Interestingly enough, these classes are not set in stone. Inks can be grouped in multiple classes, such as being Freeze Resistant and Bullet Proof. (Very useful if you ever become a top secret agent and have to fight Russian spies. Or if you’re just a careful person and live somewhere cold, but the former reason is much more exciting.) All of the inks are made from a special cellulose reactive substance developed in Rochester, New York. They are all also, for the most part, waterproof, so their properties remain even when dried. The ink can be reconstituted with simple tap water! How’s that for convenient?
That’s enough about Noodler’s already well-known inks. Let’s move on to their pens. Their newest line includes treasures such as the Piston Fill Resin fountain pen, the Noodlers Ebonite fountain pen, and their roller ball counterparts. The Piston Fill Resin has an extremely classical and traditional look. It possesses a bow windowed ink chamber design that is similar to pens of the 1960’s. The piston seal is made of a unique type of nylon, which is the same material used in high-end piston fill pens. The Noodler’s Piston Filled Resin fountain pen is made from a celluloid derivative, like the inks, and boasts a variety of colors including: black, red, orange, turquoise, burgundy, and navy blue.

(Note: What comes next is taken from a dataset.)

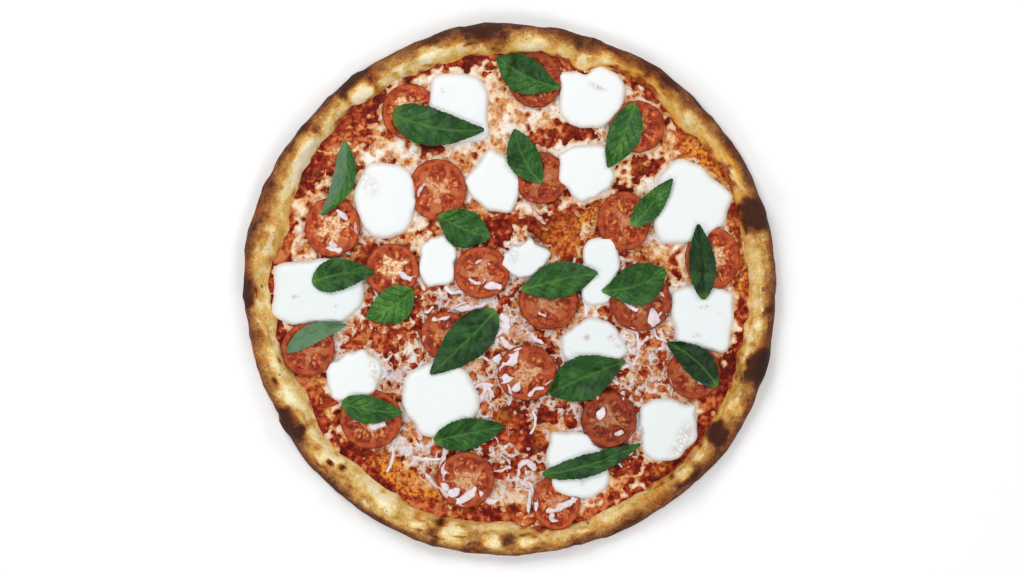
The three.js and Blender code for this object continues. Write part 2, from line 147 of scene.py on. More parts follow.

The Ebonite is slightly different: it has a metal cap clutch with an internal seat to prevent the more forceful writers from destroying the cap. This is a blessing for those of us who post our caps for balance, or otherwise. It also has an ebonite double fissure wide channel feed (and this is where the ebonite comes in). The pens both have a stainless steel “flexible” nib, which basically means that depending on the pressure you put on the pen, you can get a medium font, or a broad font! (Awesome, right? I was so excited when I heard about this.)
Nib-Compare
The two fountain pens also possess a rim band that protects the ebonite from the damages of long term use. The Noodler’s brand Roller Ball pen is made with an ebonite feed system, much like the other two fountain pens. The design was inspired by an 1870 style with a fine ball tip. These pens and inks are cost effective, water proof, and revivable if dried. However, the inks cannot be mixed with other, more “conventional” inks. This will cause the special properties in the Noodler’s ink to become inactive, but with the things these inks do, who needs another kind of ink? The Noodler’s ink should not only be kept away from other inks, but you should also be wary of which types of pens you put the ink in as well. There have been a few instances where the pen was bleeding through, and a few cases of nib creep. To these problems, my advice is to clean out your pen, if you have not done so already, or try the ink in another pen. If that doesn’t work then you should definitely call in and talk to Noodler’s customer service division.
These pens and inks are mostly made for your hard core writer. If you take notes at school for hours on end, the Ebonite fountain pen is the one for you. Its durability allows you to write for ages without it suffering any damage. Also, don’t forget to use a Bullet Proof-Eternal ink so that you can have the notes for a long period of time without it smudging or being washed away by liquids. (Cause I know we’ve all had that happen to us at some point.)
As a fun side note, I would like to point out the delightful names of the inks. “Habanero” is a deep sauce red named after the famous pepper used in southern dishes. “Polar Blue/Black” are named for their tolerance to extremely cold temperatures. Each of the Noodler’s Ink’s inks have their own unique name that adds a refreshing touch of flavor and individuality.
The Noodler’s ink appears to pride itself on the life span of their pens and inks. This sense of pride is not misplaced, even though there may be a few hiccups. There is nothing perfect in this world, and with that in mind I’d say that for the most part these pens and inks are pretty fantastic. If you can get past the minor issues, which every pen goes through, no matter how high-end, then you will not regret it, and your enjoyment of the product will last as long as the ink does.